Uffici postali chiusi e meno personale, è quello che rischia di succedere se la privatizzazione di Poste Italiane si realizzasse.
Attualmente Poste è per il 65% in mano allo Stato, mentre il restante 35% è gestito indirettamente attraverso Cassa depositi e prestiti. Ma se l’intenzione fosse quello di fare cassa, molto probabilmente si potrebbe procedere con la cessione della quota che ad oggi è in mano al MEF (29,25%), già autorizzata da un decreto dello scorso gennaio.
Ipotesi che i sindacati si augurano fortemente che non si concretizzi.
Privatizzazione Poste, le conseguenze
I sindacati parlano di un’operazione di “svendita” che sicuramente non gioverebbe ai cittadini. Né a quelli che vivono nei piccoli Comuni, ove l’ufficio postale rappresenta un presidio indispensabile ma che con la cessione ai privati rischierebbe di chiudere, né tantomeno a quelli che alle Poste ci lavorano.
A detta dei sindacati, nel breve termine l’operazione consentirà allo Stato di fare cassa, ma a lungo termine causerà più danni che benefici.
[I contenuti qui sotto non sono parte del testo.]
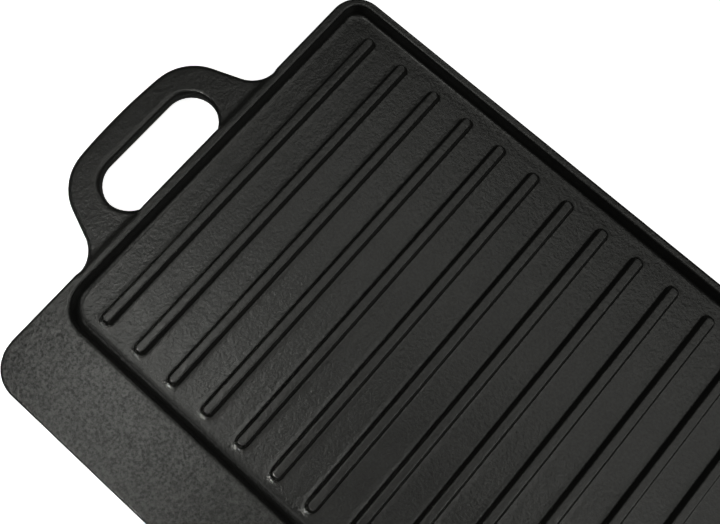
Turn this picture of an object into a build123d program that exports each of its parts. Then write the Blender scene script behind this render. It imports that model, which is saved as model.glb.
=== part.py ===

Uno dei problemi maggiori riguarda l’impatto occupazionale. Per consentire agli investitori di rientrare nelle spese, il costo del lavoro sarà la prima voce a essere tagliata: «È inaccettabile mettere in discussione migliaia di posti di lavoro, rischiando di compromettere la qualità dei servizi offerti a milioni di cittadini», tuona Raffaele Roscigno, segretario generale della Slp Cisl.
Le preoccupazioni hanno ragion d’essere, soprattutto alla luce di quanto illustrato nel piano strategico quinquennale presentato dall’amministratore delegato Matteo Del Fante. In futuro, l’organico di Poste Italiane dovrebbe essere ridotto di circa 6 mila unità, passando da 119 mila a 113 mila dipendenti. «Un’assurdità», la definisce Roscigno.
I sindacati avvertono
I sindacati di base non hanno intenzione di stare a guardare e sono già sul piede di guerra. L’auspicio è che presto arrivi una convocazione da parte del MIMIT. Altrimenti comincerà una forte stagione di mobilitazione che vedrà unite tutte le associazioni di categoria.
Nel frattempo, ieri 21 marzo è stato proclamato il primo sciopero, per protestare appunto contro una privatizzazione che taglia l’occupazione e chiude uffici e servizi ai ceti popolari.
Ad aprile partiranno poi con delle manifestazioni in tutte le piazze di Italia. «Se non ci sarà dialogo sarà battaglia, senza sconti» ha avvisato il segretario generale della Slp Cisl. A Palazzo Chigi sono avvertiti.